Some just drank what was put in front of them, while others stuck to the "I like Bordeaux so I'm going to drink it with everything" approach. One gave up altogether and drank 7-Up throughout the meal.

But if they're so smart, how come they don't know that the right wine will make your food taste better, and the right food can make your wine taste better?

The problem is that there is no trick to matching one's food and wine, no secret formula and no hidden pathway. It is merely a matter of taste, not unlike other forms of matchmaking. You have two ways to go: you can put two likes together, or you can put two opposites together, sometimes with devastating effect.

It's the peculiar, cut-grass, asparagus tone that makes Sauvignon blanc work with asparagus dishes. The peppery undercurrent of shiraz makes it a natural with steak au poivre or game, while the rich deep flavour of Cabernet is made for rich gravies and meat sauces.

But put a sweet and syrupy port with a salty, aged, vein-riddled Stilton, or combine the honey sweetness of a Sauternes with a lush, rich, gamey terrine and stand back and watch the fireworks.

As with most things in life, the first thing to do is to learn the rules, and the second thing is to forget them. (Drinking a lot of different wines is a sure-fire way of making sure this comes about.)
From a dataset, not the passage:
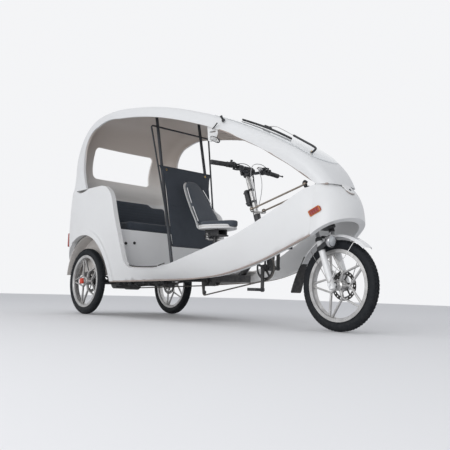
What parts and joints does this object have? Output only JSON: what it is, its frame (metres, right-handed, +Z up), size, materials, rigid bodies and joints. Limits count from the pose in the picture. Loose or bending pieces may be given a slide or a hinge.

It's absolute rubbish, for example, that Chinese food can only be matched with Rieslings and Gewurztraminer. Whoever came up with that one is someone who only orders ghastly Chinese-Anglo dishes like sweet-and-sour pork. One of the Great Moments In Dining is that first mouthful of smooth Burgundy after a bite of crisp-skinned, pancake-wrapped Peking duck.

The main thing is to find out what works for you. Don't consult an expert. Most oenophiles agree that combinations such as Brie and Burgundy, Manchego and Rioja, Munster and Gewurztraminer and Parmigiano and Barolo rank among the most perfect marriages, but wine personage Hugh Johnson is not convinced. "It is a matter of faith among the wine lovers that cheese is the perfect accompaniment to any wine," he once wrote. "All except the milder cheeses, I find, have too strong a flavour for any except the strongest-tasting red wines." And while Chateau d'Yquem and foie gras make such a tempestuous rich-bitch-meets-spoilt-brat match that they are thinking of pirating videos of the two together, no less an authority than the Comte de Lur Saluces preferred his Yquem with caviar. Weirdo.

Purists and Spectator readers may refuse to believe that anything less than a 30-year-old Bordeaux is allowable with game, but I once shared a lunch with Henri Krug in Rheims at which he successfully paired a bottle of his rose Champagne with venison.

I've found five perfect matches: roast Cantonese duck and plum sauce with Romanee-Conti Echezeaux; a lightly poached peach with Chateau d'Yquem; seared kangaroo and baby beetroot with Rockford Basket Press Shiraz from Australia's Barossa Valley; pappardelle con lepre (thick ribbon pasta with hare sauce) with Biondi-Santi Brunello di Montalcino; chou croute garni with Trimbach Hunawihr Riesling Clos Ste-Hune.

The point is, you don't have to be a nuclear physicist to have a good time matching food and wine. In fact, it rather helps if you're not.